> **What to produce**
Return the material below in full and exactly.
== Recorded information
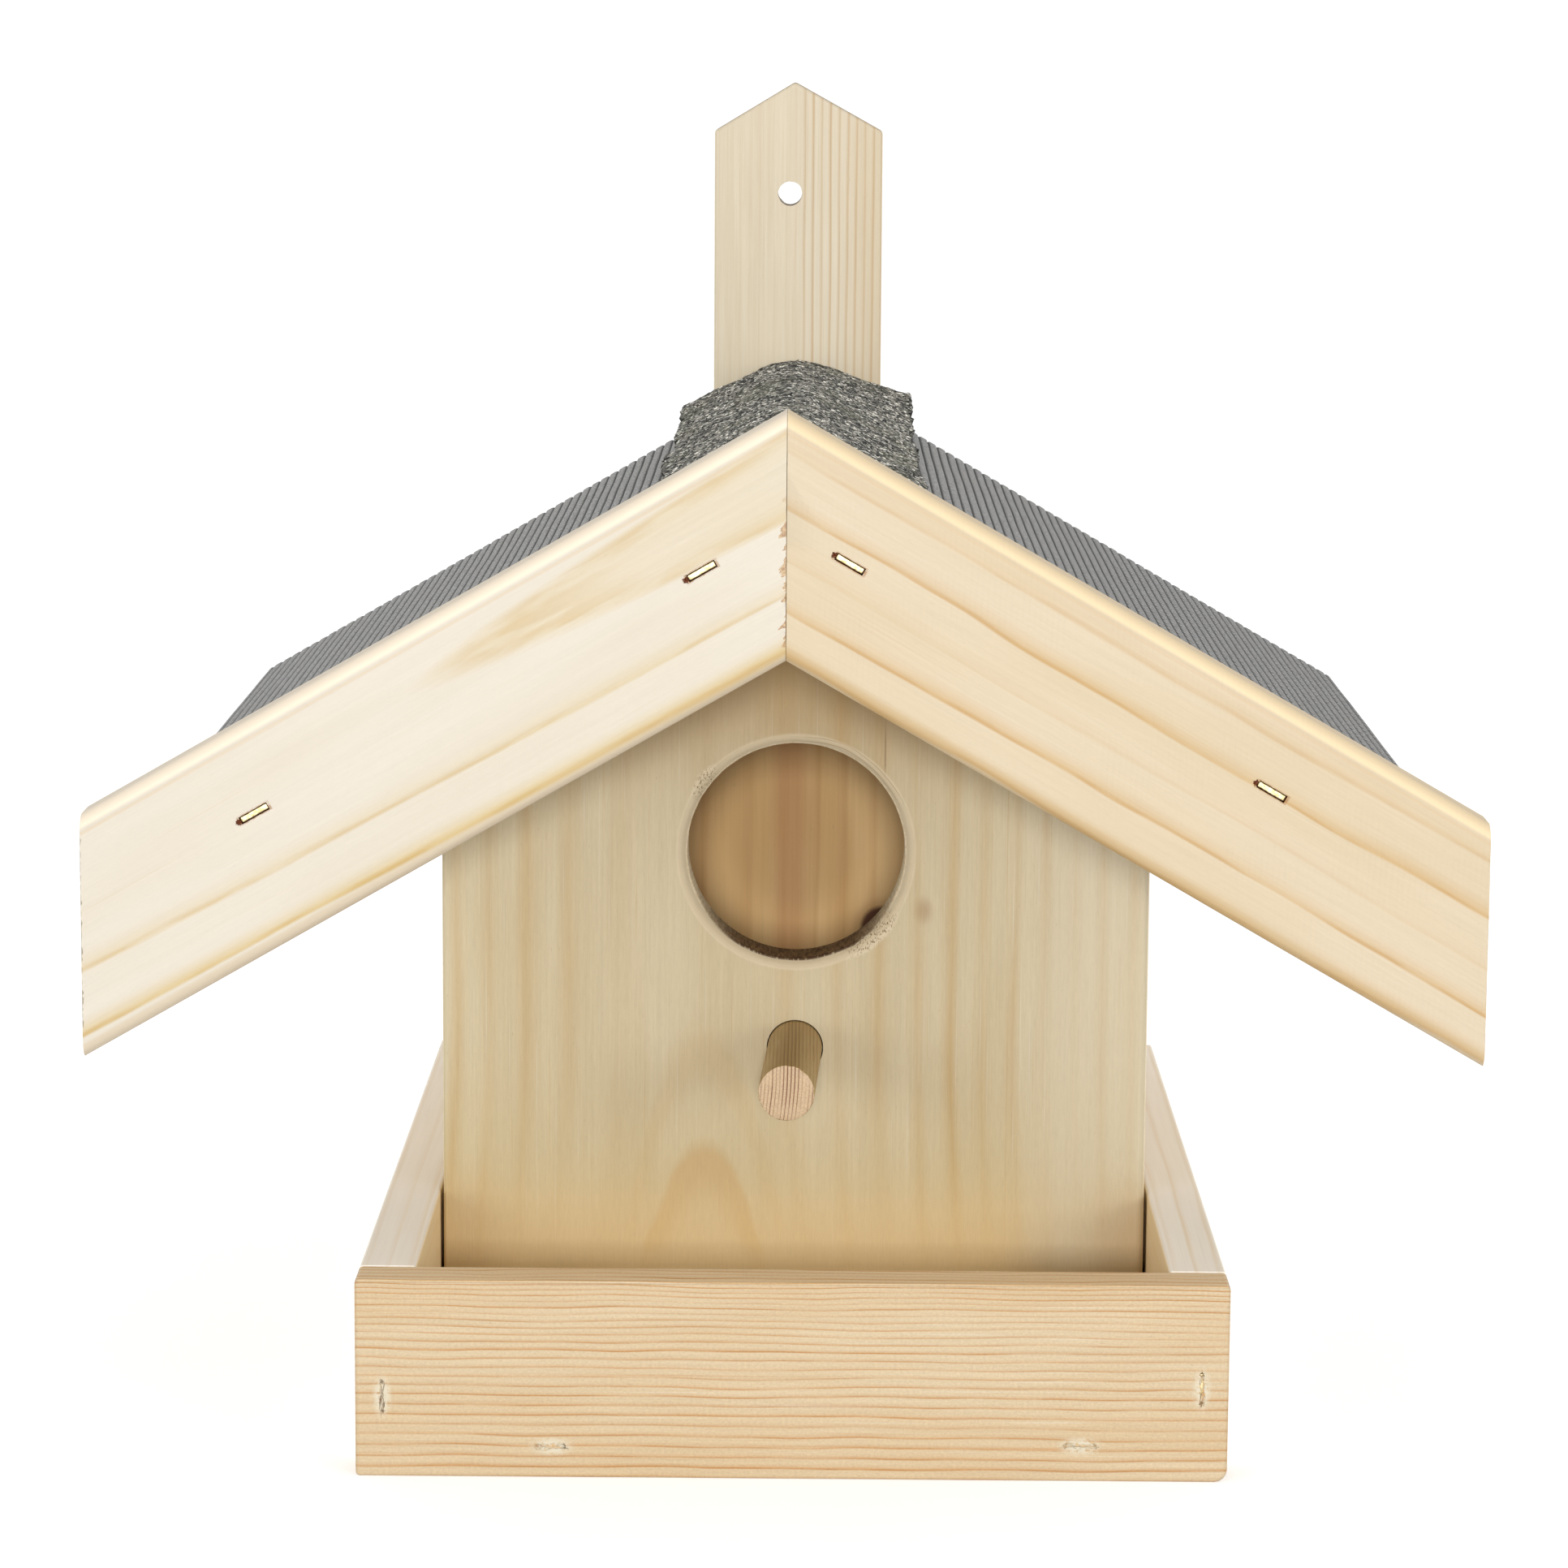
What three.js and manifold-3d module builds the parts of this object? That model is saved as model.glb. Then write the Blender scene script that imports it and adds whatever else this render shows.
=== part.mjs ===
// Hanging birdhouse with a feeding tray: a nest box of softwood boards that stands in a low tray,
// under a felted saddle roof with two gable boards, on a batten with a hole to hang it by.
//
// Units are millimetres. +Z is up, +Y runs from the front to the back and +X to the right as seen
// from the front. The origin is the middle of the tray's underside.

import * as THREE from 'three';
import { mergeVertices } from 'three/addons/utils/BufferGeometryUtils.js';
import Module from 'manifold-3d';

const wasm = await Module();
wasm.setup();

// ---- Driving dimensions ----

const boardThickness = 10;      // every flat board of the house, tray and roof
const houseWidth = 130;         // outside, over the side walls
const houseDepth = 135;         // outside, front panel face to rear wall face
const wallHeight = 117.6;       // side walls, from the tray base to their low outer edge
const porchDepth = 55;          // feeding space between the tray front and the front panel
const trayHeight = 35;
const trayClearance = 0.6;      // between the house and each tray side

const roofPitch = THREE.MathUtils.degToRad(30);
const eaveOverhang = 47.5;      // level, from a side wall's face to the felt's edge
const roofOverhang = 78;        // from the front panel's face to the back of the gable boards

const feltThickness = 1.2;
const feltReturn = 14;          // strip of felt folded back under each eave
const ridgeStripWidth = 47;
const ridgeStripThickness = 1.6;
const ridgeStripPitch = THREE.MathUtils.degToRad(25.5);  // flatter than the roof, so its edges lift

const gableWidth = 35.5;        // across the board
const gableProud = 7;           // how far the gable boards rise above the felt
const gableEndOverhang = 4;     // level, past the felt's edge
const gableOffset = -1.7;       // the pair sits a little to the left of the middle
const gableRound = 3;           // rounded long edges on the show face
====
> **Response to this exercise**
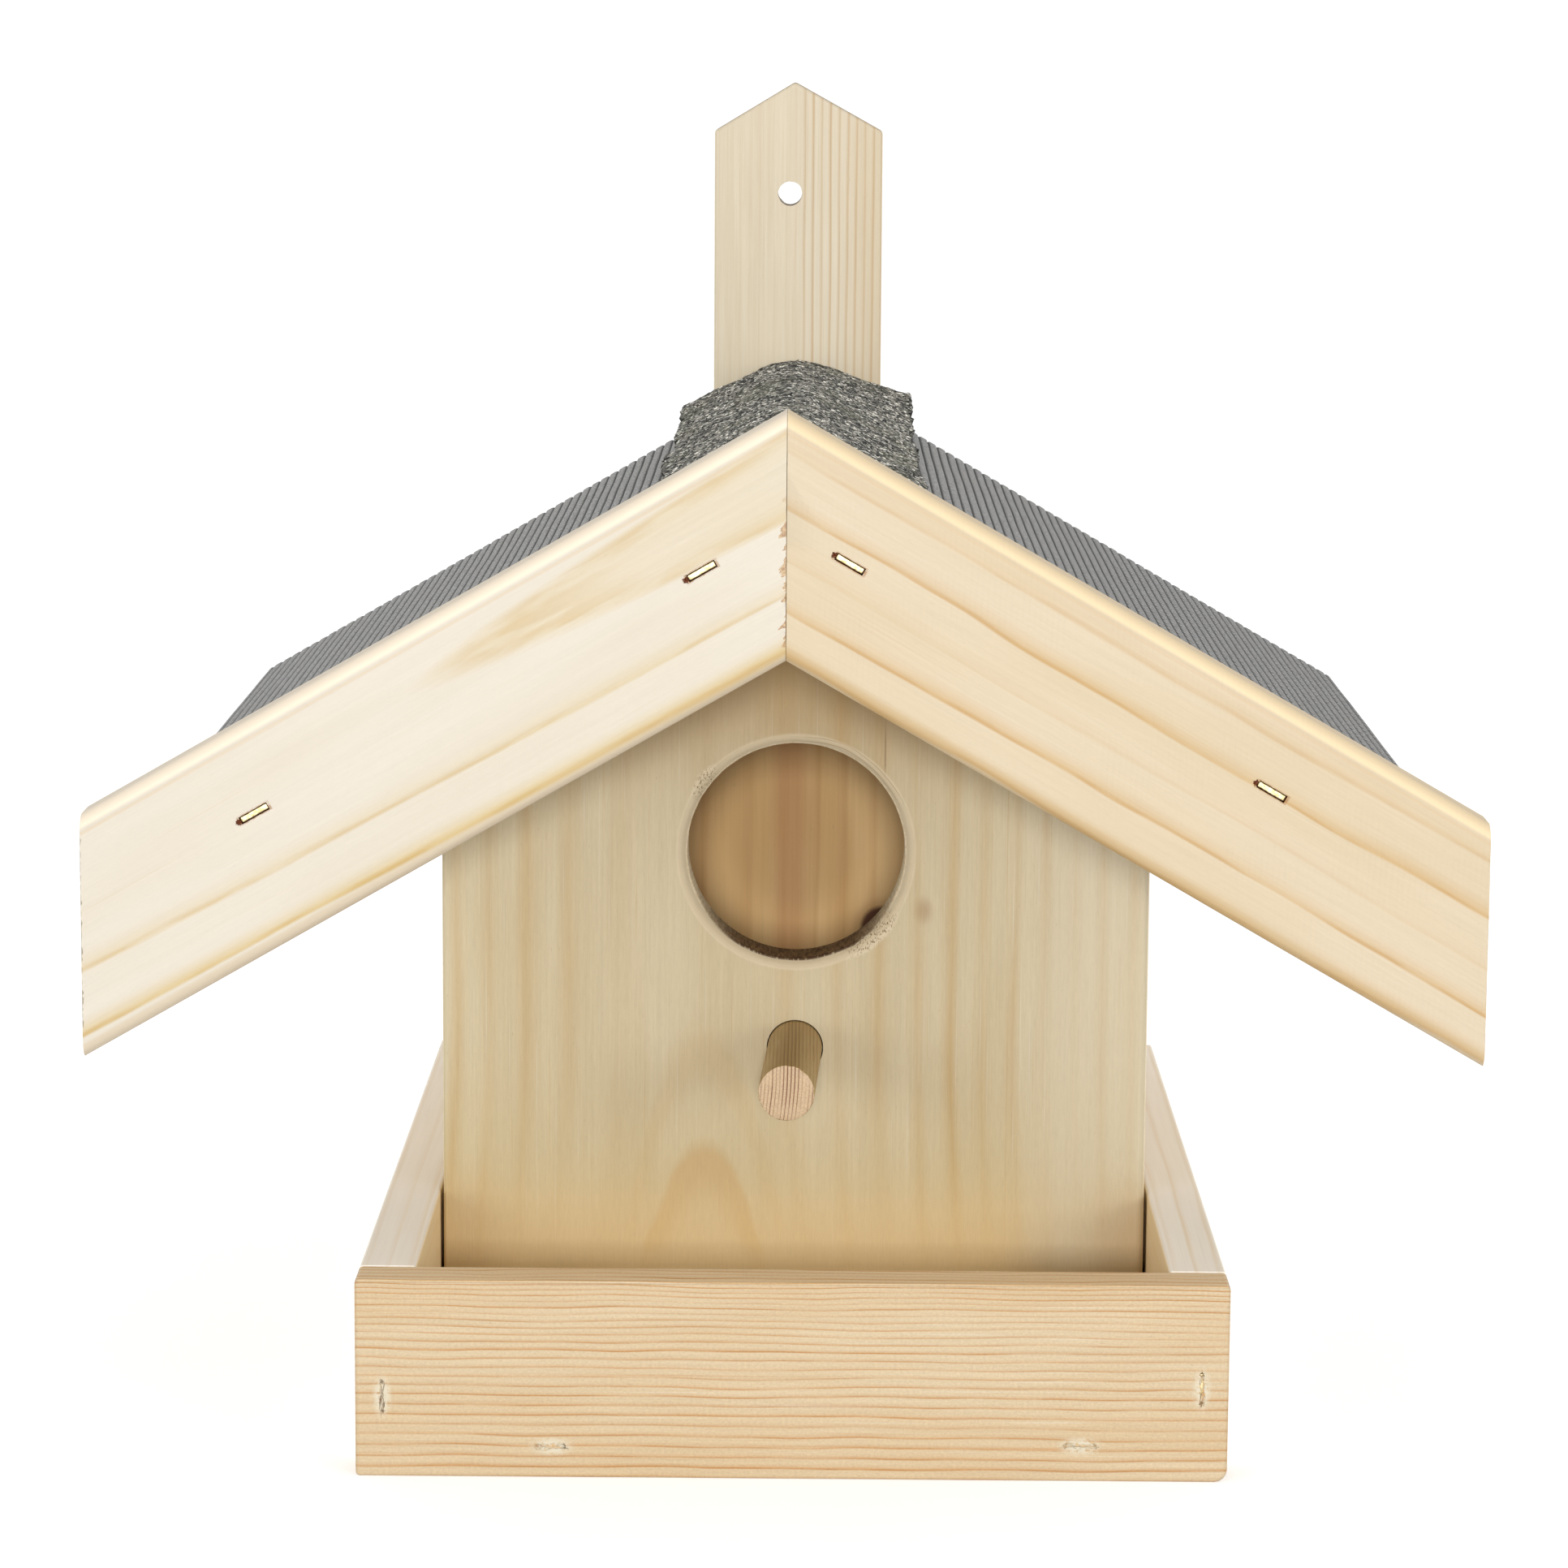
What three.js and manifold-3d module builds the parts of this object? That model is saved as model.glb. Then write the Blender scene script that imports it and adds whatever else this render shows.
=== part.mjs ===
// Hanging birdhouse with a feeding tray: a nest box of softwood boards that stands in a low tray,
// under a felted saddle roof with two gable boards, on a batten with a hole to hang it by.
//
// Units are millimetres. +Z is up, +Y runs from the front to the back and +X to the right as seen
// from the front. The origin is the middle of the tray's underside.

import * as THREE from 'three';
import { mergeVertices } from 'three/addons/utils/BufferGeometryUtils.js';
import Module from 'manifold-3d';

const wasm = await Module();
wasm.setup();

// ---- Driving dimensions ----

const boardThickness = 10;      // every flat board of the house, tray and roof
const houseWidth = 130;         // outside, over the side walls
const houseDepth = 135;         // outside, front panel face to rear wall face
const wallHeight = 117.6;       // side walls, from the tray base to their low outer edge
const porchDepth = 55;          // feeding space between the tray front and the front panel
const trayHeight = 35;
const trayClearance = 0.6;      // between the house and each tray side

const roofPitch = THREE.MathUtils.degToRad(30);
const eaveOverhang = 47.5;      // level, from a side wall's face to the felt's edge
const roofOverhang = 78;        // from the front panel's face to the back of the gable boards

const feltThickness = 1.2;
const feltReturn = 14;          // strip of felt folded back under each eave
const ridgeStripWidth = 47;
const ridgeStripThickness = 1.6;
const ridgeStripPitch = THREE.MathUtils.degToRad(25.5);  // flatter than the roof, so its edges lift

const gableWidth = 35.5;        // across the board
const gableProud = 7;           // how far the gable boards rise above the felt
const gableEndOverhang = 4;     // level, past the felt's edge
const gableOffset = -1.7;       // the pair sits a little to the left of the middle
const gableRound = 3;           // rounded long edges on the show face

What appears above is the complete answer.